Johannesburg - Regulatory bodies have informally been made aware of consumer complaints of retailers raising the price of essential goods following the coronavirus outbreak in South Africa, despite chain stores insisting this is not the case.

The Competition Commission of South Africa (CCSA) as well as the Consumer Goods Council of South Africa (CGCSA) said that although they have not received formal complaints from shoppers about the increased cost of staple groceries, sanitary and baby items following the outbreak of the pandemic in recent weeks, they had seen social media posts regarding this.

“CGCSA is aware mostly via social media platforms where some consumers have expressed concern about what they feel are unjustified price increases,” media liaison officer Sure Kamhunga said.

“CGCSA is aware of general complaints from consumers about product price increases that they feel are unjustified,” he said.

CCSA’s head of communication, Sipho Ngwenya, said it did not have official reports, but had seen complaints on social media.

Both urged consumers who witness undue price increases on items such as sanitary, hygiene and baby products, dry pasta, UHT milk, tinned foods, immune boosters and vitamins to formally report the matter to them instead of taking their grievances to social media.

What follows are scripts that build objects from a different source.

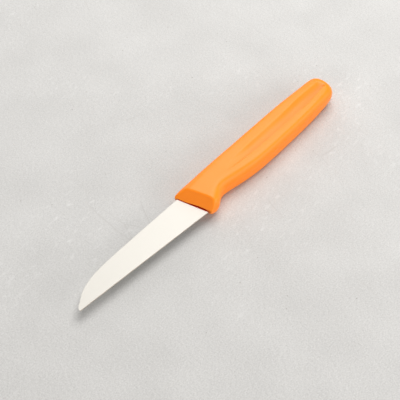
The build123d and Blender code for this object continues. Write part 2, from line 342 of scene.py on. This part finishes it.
class Finish:
    """A material in the making: its shader, the object's own coordinates (place) and the patterns that feed
    it. Wherever a pattern takes a value, it takes the output of another one too."""

    def __init__(self, name, shader_values):
        self.material = bpy.data.materials.new(name)
        self.material.use_nodes = True
        self.nodes = self.material.node_tree.nodes
        self.links = self.material.node_tree.links
        self.shader = self.nodes["Principled BSDF"]
        self.fill(self.shader, shader_values)
        self.place = self.nodes.new("ShaderNodeTexCoord").outputs["Object"]

    def fill(self, node, sockets):
        """Sets a node's sockets to values, or joins them to the outputs of other nodes."""
        for key, value in sockets.items():
            if isinstance(value, bpy.types.NodeSocket):
                self.links.new(value, node.inputs[key])
            else:
                node.inputs[key].default_value = value

    def pattern(self, kind, sockets, setting=None, choice=None):
        """The outputs of a new node, whose sockets are filled after its one setting is chosen."""
        node = self.nodes.new(kind)
        if setting:
            setattr(node, setting, choice)
        self.fill(node, sockets)
        return node.outputs

    def noise(self, scale, detail, vector=None, output="Fac"):
        """Soft noise of about as many waves to the metre as its scale, on the place or other coordinates."""
        sockets = {"Vector": self.place if vector is None else vector, "Scale": scale, "Detail": detail}
        return self.pattern("ShaderNodeTexNoise", sockets)[output]

    def cells(self, vector, scale, feature="F1"):
        """Cells round scattered points: a place's distance to its cell's point or border, and its colour."""
        sockets = {"Vector": vector, "Scale": scale}
        return self.pattern("ShaderNodeTexVoronoi", sockets, "feature", feature)

    def stretched(self, vector, scale, turn):
        """Coordinates multiplied by a scale and then turned about the upright, by degrees."""
        sockets = {"Vector": vector, "Scale": scale, "Rotation": (0, 0, math.radians(turn))}
        return self.pattern("ShaderNodeMapping", sockets)["Vector"]

    def measured(self, direction):
        """How far a point lies along a direction in plan, in metres."""
        sockets = {0: self.place, 1: (*direction, 0)}
        return self.pattern("ShaderNodeVectorMath", sockets, "operation", "DOT_PRODUCT")["Value"]

    def ranged(self, value, start, end, first=0.0, last=1.0):
        """The first result up to the start, the last one from the end on, and a straight line between."""
        sockets = {"Value": value, "From Min": start, "From Max": end, "To Min": first, "To Max": last}
        return self.pattern("ShaderNodeMapRange", sockets)["Result"]

    def times(self, a, b):
        """The product of two numbers."""
        return self.pattern("ShaderNodeMath", {0: a, 1: b}, "operation", "MULTIPLY")[0]

    def mixed(self, factor, a, b, kind="RGBA"):
        """From a at factor 0 to b at factor 1: two colours, or two numbers of the kind FLOAT."""
        return self.pattern("ShaderNodeMix", {"Factor": factor, "A": a, "B": b}, "data_type", kind)["Result"]

    def bump(self, height, strength, distance):
        """Gives the shader a bump, its distance in metres."""
        sockets = {"Height": height, "Strength": strength, "Distance": distance}
        self.fill(self.shader, {"Normal": self.pattern("ShaderNodeBump", sockets)["Normal"]})


ORANGE, LIGHT_ORANGE = (0.99, 0.238, 0.001, 1), (1.0, 0.25, 0.001, 1)


def plastic():
    """Moulded plastic: an even orange with the faintest mottling of its pigment, a fine mould grain in the
    bump and a sheen that varies a little where fingers have rubbed it."""
    finish = Finish("orange moulded plastic", {"IOR": 1.49, "Specular IOR Level": 0.44})
    pigment = finish.mixed(finish.noise(scale=180, detail=3), ORANGE, LIGHT_ORANGE)
    rubbed = finish.ranged(finish.noise(scale=60, detail=4), 0, 1, first=0.38, last=0.48)
    finish.fill(finish.shader, {"Base Color": pigment, "Roughness": rubbed})
    finish.bump(finish.noise(scale=2200, detail=2), strength=0.12, distance=0.0001)
    return finish.material


handle.data.materials.append(plastic())
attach(handle, "root")
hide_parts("handle")

# Blade. One stamping of sheet steel, ground on both faces from the spine to the edge and then honed to a
# narrow bevel. Its satin comes from fine grinding lines that run from spine to edge. Its tang is hidden in
# the handle.
TIP_X = cad_low[0] / MM
EDGE_TIP, EDGE_HEEL = np.array([TIP_X, -3.0]), np.array([-12.04, -8.95])
EDGE_LINE = (EDGE_HEEL - EDGE_TIP) / np.hypot(*(EDGE_HEEL - EDGE_TIP))
TO_SPINE = np.array([-EDGE_LINE[1], EDGE_LINE[0]])   # square to the edge's line
SPINE = np.array([(TIP_X, -1.85), (-91.6, -1.0), (-89.65, 0.5), (-86.45, 2.66), (-81.95, 4.84), (-75.9, 6.4),
                  (-69.95, 7.03), (-62, 7.3), (-54, 7.42), (-42, 7.49), (-28, 7.5), (-11, 7.5)])
SHEET, BEVEL_SHEET, EDGE_SHEET = 1.2, 0.3, 0.06      # thickness at the spine, over the bevel and at the edge
BEVEL_HEIGHT = 0.35
GROUND_HEIGHT = 16.15        # the taper reaches the sheet's full thickness here
SPINE_ROUNDING = 0.12
ROUNDING_DEPTH_SHARE = 0.9   # the rounding takes this share of its height off each face
# Near the tip the bevel and the spine's rounding take no more than these shares of the blade's height.
BEVEL_SHARE, ROUNDING_SHARE = 0.6, 0.1
TIP_START = 0.02             # the first ring stands this far behind the tip
TIP_TURN = 1.2               # rings near the tip are spaced as by a circle's turn up to this angle
TIP_RINGS, HEEL_RINGS = 40, 120                      # on that stretch, and on the rest
FACE_ROWS, ROUNDING_ROWS = 25, 5


def blade_surface():
    """Rings of points round the blade, from the tip to inside the handle. Each ring lies across the edge's
    line: from the edge up the bevel and the ground face to the spine, over the spine's small rounding, and
    down the other face. Half the thickness grows in a straight line up the bevel, and in another up the
    ground face."""
    share = np.concatenate([1 - np.cos(np.linspace(0, TIP_TURN, TIP_RINGS, endpoint=False)),
                            np.linspace(1 - math.cos(TIP_TURN), 1, HEEL_RINGS)])
    start = SPINE[0, 0] + TIP_START
    x = start + (SPINE[-1, 0] - start) * share
    spine = np.stack([x, soft_line(SPINE, x)], axis=1)
    reach, high = (spine - EDGE_TIP) @ EDGE_LINE, (spine - EDGE_TIP) @ TO_SPINE
    foot = EDGE_TIP + np.maximum(reach, TIP_START)[:, None] * EDGE_LINE
    bevel = np.minimum(BEVEL_HEIGHT, BEVEL_SHARE * high)
    over = np.minimum(SPINE_ROUNDING, ROUNDING_SHARE * high)
    rows = [np.zeros_like(high), bevel / 2, bevel]
    rows += [bevel + (high - over - bevel) * t for t in np.linspace(0, 1, FACE_ROWS + 1)[1:]]
    rows += [high - over * (1 - math.sin(t)) for t in np.linspace(0, math.pi / 2, ROUNDING_ROWS + 1)[1:]]
    rows = np.stack(rows, axis=1)
    on_bevel = EDGE_SHEET + (BEVEL_SHEET - EDGE_SHEET) * rows / BEVEL_HEIGHT
    up_face = (rows - BEVEL_HEIGHT) / (GROUND_HEIGHT - BEVEL_HEIGHT)
    half = np.where(rows < bevel[:, None], on_bevel, BEVEL_SHEET + (SHEET - BEVEL_SHEET) * up_face) / 2
    half = np.clip(half, EDGE_SHEET / 2, SHEET / 2)
    into = np.clip((rows - (high - over)[:, None]) / over[:, None], 0, 1)
    half -= over[:, None] * (1 - np.sqrt(1 - into**2)) * ROUNDING_DEPTH_SHARE
    plan = foot[:, None] + (spine - foot)[:, None] * (rows / high[:, None])[:, :, None]
    face = np.dstack([plan, MID_HEIGHT + half])
    back = np.dstack([plan, MID_HEIGHT - half])[:, ::-1]
    return np.concatenate([face, back], axis=1)


rings = blade_surface()
around = rings.shape[1]
faces = ring_faces(len(rings), around)
faces.append(list(range(around)))
faces.append(list(range((len(rings) - 1) * around, len(rings) * around)))
blade = surface_piece("blade_steel", rings.reshape(-1, 3), faces)

STEEL, BRIGHT_STEEL = (0.568, 0.552, 0.517, 1), (0.631, 0.613, 0.574, 1)
# The bevel's darker grey is painted shade; its lower roughness is the honed steel's own.
BEVEL_SHADE_STEEL, HONED_ROUGHNESS = (0.36, 0.32, 0.275, 1), 0.6
# Painted shade: the dark red that the steel takes along the slot, under the nose.
NOSE_SHADE_RED = (0.5, 0.045, 0.012, 1)
BEVEL_BLUR = 0.04
NOSE_SHADE_WIDTH, NOSE_SHADE_FULL_WIDTH = 0.5, 0.35            # ahead of the nose


def satin_steel():
    """Ground sheet steel: fine lines from spine to edge, made by a noise that is stretched along them,
    drive a small bump, the tone and the roughness. The bevel at the edge is smoother, and its darker grey
    is painted shade. A dark red band of painted shade lies on the steel along the slot, under the nose."""
    finish = Finish("satin ground steel", {"Metallic": 1.0})
    drawn_out = finish.stretched(finish.place, scale=(9000, 60, 200), turn=4.35)
    lines = finish.noise(scale=1, detail=3, vector=drawn_out)

    bevel_top, blur = MM * (EDGE_TIP @ TO_SPINE + BEVEL_HEIGHT), MM * BEVEL_BLUR
    # The bevel's band: smoother steel, and a darker grey of painted shade.
    honed_and_shaded = finish.ranged(finish.measured(TO_SPINE), bevel_top - blur, bevel_top + blur, first=1, last=0)
    off_nose = (math.cos(FRONT_SLANT), math.sin(FRONT_SLANT))
    nose_line = MM * FRONT_X * math.cos(FRONT_SLANT)
    # Painted shade: a dark red band on the steel, from just ahead of the nose's line inwards along the slot.
    nose_shade = finish.ranged(finish.measured(off_nose), nose_line - MM * NOSE_SHADE_WIDTH,
                          nose_line - MM * NOSE_SHADE_FULL_WIDTH)

    tone = finish.mixed(honed_and_shaded, finish.mixed(lines, STEEL, BRIGHT_STEEL), BEVEL_SHADE_STEEL)
    ground = finish.ranged(lines, 0, 1, first=0.6, last=0.7)
    rough = finish.mixed(honed_and_shaded, ground, HONED_ROUGHNESS, kind="FLOAT")
    finish.fill(finish.shader, {"Base Color": finish.mixed(nose_shade, tone, NOSE_SHADE_RED), "Roughness": rough})
    finish.bump(lines, strength=0.1, distance=0.00002)
    return finish.material


blade.data.materials.append(satin_steel())
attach(blade, "root")
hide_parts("blade")

# Studio. A plain pale plastered table under an overhead soft box, whose reflection gives the sheen on what
# lies flat. Low reflectors light the handle's near side, its crown side and its front, and an even pale
# surround fills the rest.
PLASTER_DARK, PLASTER_PALE = (0.36, 0.354, 0.343, 1), (0.73, 0.723, 0.71, 1)
HAIRLINE = (0.505, 0.495, 0.48, 1)
FLECK = (0.61, 0.604, 0.593, 1)
PIT = (0.38, 0.36, 0.34, 1)
GRAIN_SHARE = 0.68           # of the tone. The rest is the cloud's
SWAY = (0.012, 0.012, 0)     # the hairlines bend by up to this much, in metres


def plaster():
    """Pale trowelled plaster: a soft cloud and a fine grain in its tone, a few long hairlines left by the
    trowel, small pale flecks, small dark pits and a fine bump."""
    finish = Finish("pale plaster", {"Roughness": 0.9, "Specular IOR Level": 0.1})
    cloud, grain = finish.noise(scale=30, detail=5), finish.noise(scale=1500, detail=2)
    tone = finish.mixed(finish.mixed(GRAIN_SHARE, cloud, grain, kind="FLOAT"), PLASTER_DARK, PLASTER_PALE)

    # Hairlines: the borders of long cells that run across the knife, bent a little, and shown only where a
    # broad noise lets them.
    sway = {0: finish.noise(scale=18, detail=4, output="Color"), 1: SWAY, 2: finish.place}
    bent = finish.pattern("ShaderNodeVectorMath", sway, "operation", "MULTIPLY_ADD")["Vector"]
    drawn_out = finish.stretched(bent, scale=(30, 9, 1), turn=10)
    long_cells = finish.cells(drawn_out, scale=1, feature="DISTANCE_TO_EDGE")
    border = finish.ranged(long_cells["Distance"], 0, 0.006, first=1, last=0)
    hairlines = finish.times(border, finish.ranged(finish.noise(scale=22, detail=3), 0.5, 0.62))
    tone = finish.mixed(hairlines, tone, HAIRLINE)

    # Flecks: small pale chips in clusters, drawn out along the knife.
    drawn_out = finish.stretched(finish.place, scale=(200, 420, 1), turn=0)
    chips = finish.ranged(finish.noise(scale=1, detail=3, vector=drawn_out), 0.58, 0.7)
    clusters = finish.ranged(finish.noise(scale=16, detail=2), 0.48, 0.62)
    tone = finish.mixed(finish.times(chips, clusters), tone, FLECK)

    # Pits: a small spot in the middle of a few small cells.
    small_cells = finish.cells(finish.place, scale=160)
    spot = finish.ranged(small_cells["Distance"], 0.03, 0.07, first=1, last=0)
    few = finish.ranged(small_cells["Color"], 0.56, 0.6)
    tone = finish.mixed(finish.times(spot, few), tone, PIT)

    finish.fill(finish.shader, {"Base Color": tone})
    finish.bump(finish.noise(scale=500, detail=4), strength=0.5, distance=0.0006)
    return finish.material


TABLE_REACH = 4.0            # metres to each side
table_mesh = bpy.data.meshes.new("table")
corners = [(x * TABLE_REACH, y * TABLE_REACH, 0) for x, y in ((-1, -1), (1, -1), (1, 1), (-1, 1))]
table_mesh.from_pydata(corners, [], [(0, 1, 2, 3)])
table_top = bpy.data.objects.new("table", table_mesh)
bpy.context.scene.collection.objects.link(table_top)
table_mesh.materials.append(plaster())

AIM = (-0.00636, 0.00229, 0.0)
CAMERA_PLACE = (-0.21428, -0.18842, 0.38833)
WARM_WHITE = (1.0, 0.992, 0.98)
SURROUND_WHITE, SURROUND_STRENGTH = (1.0, 0.99, 0.975, 1), 0.355


def aim(thing, place):
    """Puts a camera or lamp at a place, looking at the middle of the picture."""
    thing.location = place
    thing.rotation_euler = (Vector(AIM) - Vector(place)).to_track_quat("-Z", "Y").to_euler()


camera_data = bpy.data.cameras.new("camera")
camera_data.lens = 86.59
camera_data.clip_start = 0.01
camera = bpy.data.objects.new("camera", camera_data)
bpy.context.scene.collection.objects.link(camera)
aim(camera, CAMERA_PLACE)
bpy.context.scene.camera = camera


def soft_lamp(name, place, width, height, watts):
    """An area lamp with a warm white tint, sized in metres."""
    data = bpy.data.lights.new(name, "AREA")
    data.shape = "RECTANGLE"
    data.size, data.size_y = width, height
    data.energy = watts
    data.color = WARM_WHITE
    lamp = bpy.data.objects.new(name, data)
    bpy.context.scene.collection.objects.link(lamp)
    aim(lamp, place)


soft_lamp("soft box overhead", (0.30, 0.10, 0.66), width=0.6, height=0.6, watts=5.2)
soft_lamp("low reflector", (0.30, -0.85, 0.28), width=1.2, height=0.55, watts=5.6)
soft_lamp("back reflector", (0.30, 0.85, 0.35), width=1.2, height=0.55, watts=2.6)
soft_lamp("front reflector", (-0.90, -0.34, 0.26), width=0.8, height=0.5, watts=2.0)

world = bpy.data.worlds.new("surround")
bpy.context.scene.world = world
world.use_nodes = True
world.node_tree.nodes["Background"].inputs["Color"].default_value = SURROUND_WHITE
world.node_tree.nodes["Background"].inputs["Strength"].default_value = SURROUND_STRENGTH

bpy.context.scene.view_settings.view_transform = "Standard"
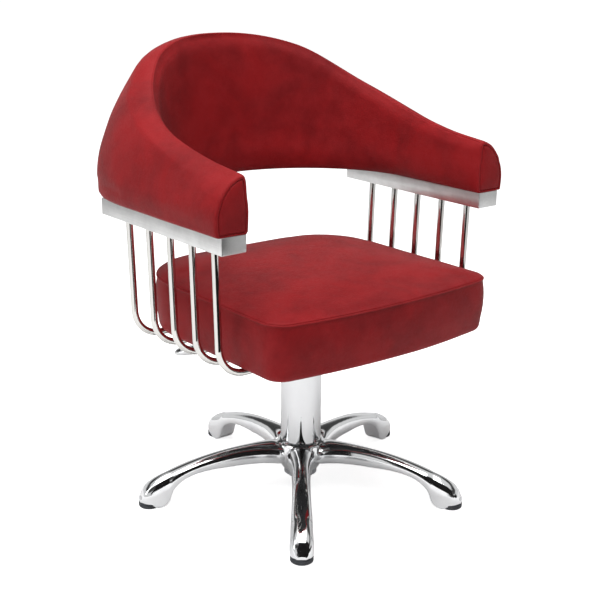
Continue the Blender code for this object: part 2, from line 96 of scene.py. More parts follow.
# ---------------------------------------------------------------- node helpers
class Nodes:
    """A short way to write node trees."""

    def __init__(self, name):
        self.material = bpy.data.materials.new(name)
        self.material.use_nodes = True
        self.tree = self.material.node_tree
        self.shader = self.tree.nodes["Principled BSDF"]
        self.place = self.add("ShaderNodeTexCoord").outputs["Object"]

    def add(self, kind, **settings):
        node = self.tree.nodes.new(kind)
        for key, value in settings.items():
            setattr(node, key, value)
        return node

    def link(self, source, target):
        self.tree.links.new(source, target)

    def scaled(self, scale):
        node = self.add("ShaderNodeMapping")
        node.inputs["Scale"].default_value = scale
        self.link(self.place, node.inputs["Vector"])
        return node.outputs["Vector"]

    def noise(self, scale, detail=3.0, roughness=0.55, stretch=None, distortion=0.0):
        node = self.add("ShaderNodeTexNoise")
        node.inputs["Scale"].default_value = scale
        node.inputs["Detail"].default_value = detail
        node.inputs["Roughness"].default_value = roughness
        node.inputs["Distortion"].default_value = distortion
        self.link(self.scaled(stretch) if stretch else self.place, node.inputs["Vector"])
        return node.outputs["Fac"]

    def cells(self, scale, feature="DISTANCE_TO_EDGE", stretch=None):
        node = self.add("ShaderNodeTexVoronoi", feature=feature)
        node.inputs["Scale"].default_value = scale
        self.link(self.scaled(stretch) if stretch else self.place, node.inputs["Vector"])
        return node.outputs["Distance"]

    def ramp(self, factor, low, high, low_value=0.0, high_value=1.0):
        node = self.add("ShaderNodeMapRange")
        node.inputs["From Min"].default_value = low
        node.inputs["From Max"].default_value = high
        node.inputs["To Min"].default_value = low_value
        node.inputs["To Max"].default_value = high_value
        self.link(factor, node.inputs["Value"])
        return node.outputs["Result"]

    def mix(self, factor, first, second):
        node = self.add("ShaderNodeMix", data_type="RGBA")
        self.link(factor, node.inputs["Factor"])
        for socket, value in ((node.inputs[6], first), (node.inputs[7], second)):
            if isinstance(value, tuple):
                socket.default_value = (*value, 1.0)
            else:
                self.link(value, socket)
        return node.outputs[2]

    def maths(self, operation, first, second):
        node = self.add("ShaderNodeMath", operation=operation)
        for socket, value in zip(node.inputs, (first, second)):
            if isinstance(value, (int, float)):
                socket.default_value = value
            else:
                self.link(value, socket)
        return node.outputs["Value"]

    def bump(self, height, distance, strength=1.0, below=None):
        node = self.add("ShaderNodeBump")
        node.inputs["Distance"].default_value = distance
        node.inputs["Strength"].default_value = strength
        self.link(height, node.inputs["Height"])
        if below is not None:
            self.link(below, node.inputs["Normal"])
        return node.outputs["Normal"]

    def finish(self, colour=None, roughness=None, normal=None, **constants):
        for name, value in (("Base Color", colour), ("Roughness", roughness), ("Normal", normal)):
            if value is not None:
                self.link(value, self.shader.inputs[name])
        for name, value in constants.items():
            self.shader.inputs[name.replace("_", " ")].default_value = value
        return self.material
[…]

This week, the government announced that those who are found guilty of increasing the price of essential goods by more than the increases in the cost to produce these products during the pandemic, could face a hefty fine as well as possible imprisonment. This is part of strict new regulations, signed by Minister of Trade and Industry Ebrahim Patel and are part of the Disaster Management Act and are interventions to protect shoppers during this unprecedented health crisis. But retailers have insisted that their prices on the goods in question have not been hiked recently.

All three retailers said they were aware of shoppers stockpiling essential goods such as toilet paper, hand sanitiser and other cleaning products, cooking oils, wheat flour, rice, maize meal, pasta, sugar, baby products, canned, frozen and fresh meat and bottled water and were all setting limits on these products.

Woolworths said shoppers would be permitted to buy only five units per product per customer while Shoprite added it was working closely with suppliers to ensure that additional stock was secured at affordable prices in order to meet the increased demand.

Pick * Pay said there was no reason for customers to stock up beyond their normal shopping and that it was opening stores an hour early each Wednesday for customers over the age of 65.

“In this way, they can limit the number of times they are in busy spaces.”